Very few licence agreements include compensation for growing the market. Yet, growth of the market is a common reason that license agreements end: the more successful a licensee is as establishing and growing a market, the greater the risk that the licensor will finish the deal.
“Your success is a risk,” says Knowles. “If you are looking for an example, that is what happened to Oroton when Ralph Lauren revoked its license deal.” Last year, the local public-listed luxury goods maker, Oroton, suffered an 18.5% share price fall when it lost its 23-year license to sell Ralph Lauren products, which contributed 47% of its total revenue of $184.7 million in 2011-12. Ralph Lauren also contributed 31% to Oroton’s earnings before interest and tax (EBIT).
Nufarm has held the exclusive license since 2002, and has launched products under the Roundup brand.
Essential clause #1
The issue can be handled. “You need to be paid a share of capital growth,” Knowles says. “Yet, this is nowhere near often enough in agreements. I had this conversation with a client just the other day, a distributor for a European product. The European company started complaining about the exit arrangement. They thought our client was greedy. But when a capital value was included in the calculation, we easily showed that the sales had increased by many millions. They changed their mind. Now the distributor is asking for a better deal.”
Essential clause #2
Another common mistake, even among medium sized and large companies, is that the license and its full value is not transferable. “One of the biggest issues is that companies do not have clear license agreements at all. Almost without fail, they tend to be attached to a person or a single entity,” says Knowles. “Then, if someone is trying to exit a business, they find their license is tied up. They think they have something to sell, but they don’t.”

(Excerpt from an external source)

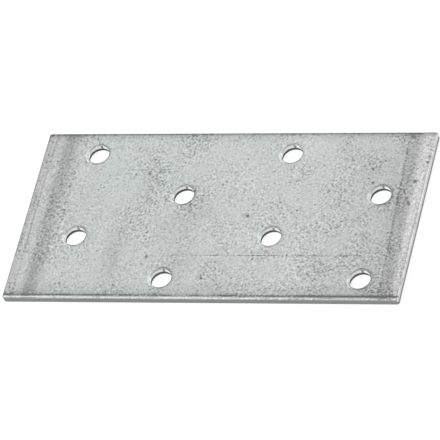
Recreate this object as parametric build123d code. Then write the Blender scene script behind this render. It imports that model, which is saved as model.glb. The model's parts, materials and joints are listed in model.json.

Another issue to watch: innovation
It is in the interests of both parties to keep the product fresh and up to date, however, agreements over long periods, typically 10 years, need to include a discussion of innovation. In the case of Roundup, the brand has been eroded by the entry into the market of generic products that are not very different to the original, a factor Nufarm’s managing director, Doug Rathbone highlighted in the company announcement: “The brand premium attached to Roundup has consequently been eroded and we will now focus on our ongoing investment in glysophate on Nufarm’s own brands where we can build long-term value on a more secure basis and ensure our cost competitiveness.”